Même si les bâtiments sont anciens, les ateliers sont en fait assez automatisés, en particulier les lignes de production des panneaux plans. Mais il y a encore des procédés traditionnels. Ainsi, à côté des grosses presses servant à former les plaques d’acier, on remarque de nombreuses pièces en bois. « Toutes les courbures données aux tôles sont vérifiées avec des modèles en bois, cette partie est encore très artisanale », sourit l’ingénieur italien.


Pré-armement
Avant de rejoindre la cale de construction, les blocs sont bien entendu pré-armés. Il s’agit d’y intégrer un maximum d’équipements afin de réduire le temps de construction à l’intérieur du bateau. Une technique habituelle en Europe, où les ouvriers s’activent d’abord sur des structures à l’envers (plafond au sol) afin de limiter la pénibilité du travail. Les structures sont ensuite retournées puis, une fois les grands blocs formés à l’issue de la phase de préfabrication, ils rejoignent la cale pour l’assemblage de la coque et des superstructures.

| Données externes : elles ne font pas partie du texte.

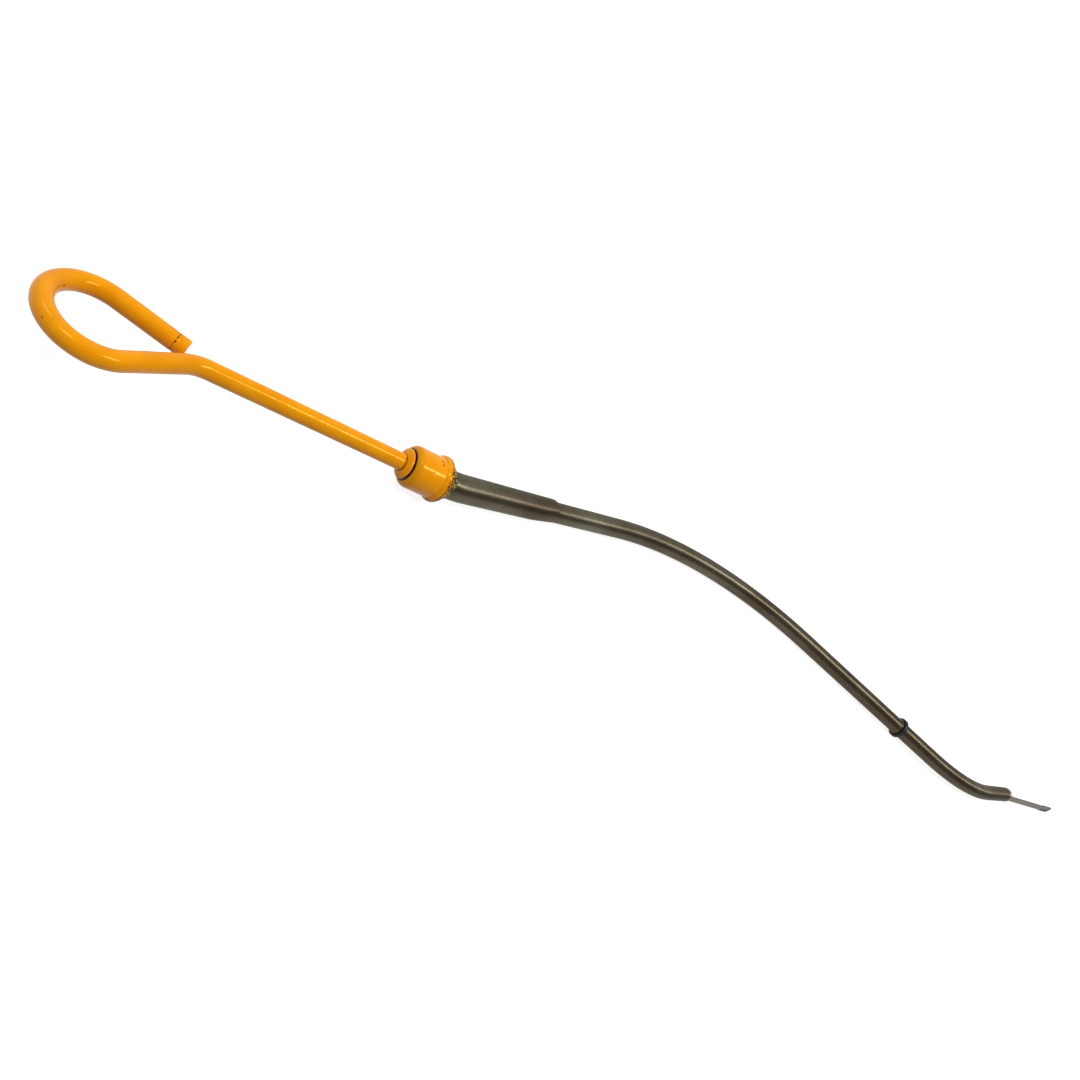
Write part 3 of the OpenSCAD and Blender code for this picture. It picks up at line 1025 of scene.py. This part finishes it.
@dataclass(frozen=True, kw_only=True)
class SpringSteel(Finish):
    """Rolled spring steel strip: bright rolling lines under brown oil stains, dirt in the pressed oval."""

    name: str = "stained_spring_steel"
    steel: str = "6F6457"
    stain: str = "5C5044"
    dirt: str = "2B221B"
    metal: float = 0.85
    rough: float = 0.4
    stain_mm: float = 5.0
    stain_span: Span = (0.85, 1.15)
    # Real rolling lines are finer. They are as coarse as they need to be to show.
    rolling_mm: float = 0.9
    rolling_drawn: float = 0.06
    rolling_share: float = 0.3
    rolling_deep_mm: float = 0.1
    oval_first: Point
    oval_last: Point
    oval_r: float
    oval_edge_mm: Span = (0.8, 0.4)

    def dress(self, tree: bpy.types.NodeTree) -> Links:
        """Mixes bright and stained steel in lines along the strip, and darkens the oval's edge.

        Args:
            tree: The material's tree.

        Returns:
            What goes into the shader's inputs.
        """
        place = add(tree, "ShaderNodeTexCoord").outputs["Object"]
        drawn = add(tree, "ShaderNodeVectorMath", {
            0: place, 1: (self.rolling_drawn, 1.0, 1.0),
        }, operation="MULTIPLY")
        lines = add(tree, "ShaderNodeTexNoise", {
            "Vector": drawn, "Scale": 1 / (self.rolling_mm * MM), "Detail": 3.0,
        })
        cloud = add(tree, "ShaderNodeTexNoise", {
            "Vector": place, "Scale": 1 / (self.stain_mm * MM), "Detail": 5.0,
        })
        both = add(tree, "ShaderNodeMath", {0: lines, 1: cloud}, operation="ADD")
        share = add(tree, "ShaderNodeMapRange", {"Value": both, **span("From", self.stain_span)})
        hue = add(tree, "ShaderNodeMix", {
            SHARE: share, FIRST: colour(self.steel), SECOND: colour(self.stain),
        }, data_type="RGBA").outputs[BLENDED]
        edge = add(tree, "ShaderNodeMapRange", {
            "Value": self.from_outline(tree, place),
            **span("From", tuple(value * MM for value in self.oval_edge_mm)),
        })
        dirty = add(tree, "ShaderNodeMix", {
            SHARE: edge, FIRST: hue, SECOND: colour(self.dirt),
        }, data_type="RGBA").outputs[BLENDED]
        bump = add(tree, "ShaderNodeBump", {
            "Height": lines, "Strength": self.rolling_share, "Distance": self.rolling_deep_mm * MM,
        })
        return {"Base Color": dirty, "Normal": bump, "Metallic": self.metal, "Roughness": self.rough}

    def from_outline(self, tree: bpy.types.NodeTree, place: bpy.types.NodeSocket) -> bpy.types.Node:
        """Measures how far a point is from the oval's outline.

        Args:
            tree: The material's tree.
            place: The point.

        Returns:
            The node that gives the distance in metres.
        """
        rod = [b - a for a, b in zip(self.oval_first, self.oval_last)]
        reach = math.sqrt(sum(value * value for value in rod))
        axis = [value / reach for value in rod]
        arm = add(tree, "ShaderNodeVectorMath", {0: place, 1: self.oval_first}, operation="SUBTRACT")
        along = add(tree, "ShaderNodeVectorMath", {0: arm, 1: axis}, operation="DOT_PRODUCT").outputs["Value"]
        held = add(tree, "ShaderNodeClamp", {"Value": along, "Min": 0.0, "Max": reach})
        foot = add(tree, "ShaderNodeVectorMath", {0: axis, "Scale": held}, operation="SCALE")
        far = add(tree, "ShaderNodeVectorMath", {0: arm, 1: foot}, operation="DISTANCE").outputs["Value"]
        off = add(tree, "ShaderNodeMath", {0: far, 1: self.oval_r * MM}, operation="SUBTRACT")
        return add(tree, "ShaderNodeMath", {0: off}, operation="ABSOLUTE")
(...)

On notera que l’aire de pré-montage bordant la forme comprend divers abris sous lesquels les équipes peuvent travailler quelque soient les conditions météo.



(© FINCANTIERI)
Deux cavaliers de 1000 tonnes et deux portiques de 400 tonnes
Deux imposants « cavaliers », en fait des portiques sur roues capables chacun de soulever jusqu’à 1000 tonnes, assurent la manutention des blocs sur l’aire de pré-montage. Ceux-ci sont, ensuite, positionnés dans la forme de construction par les deux grands portiques qui la surplombe. Leur capacité unitaire étant limitée à 400 tonnes, ils sont régulièrement utilisés simultanément pour soulever les structures d’un poids supérieur, nécessitant de répartir l’élingage sur les deux portiques. Une technique qui n’est évidemment pas la plus simple et il y a fort à parier que, lorsque Fincantieri sera amené à remplacer ces outils de levage, qui datent des années 70, le constructeur fera le choix comme ses concurrents français ou finlandais d’opter pour un portique unique de très grande capacité.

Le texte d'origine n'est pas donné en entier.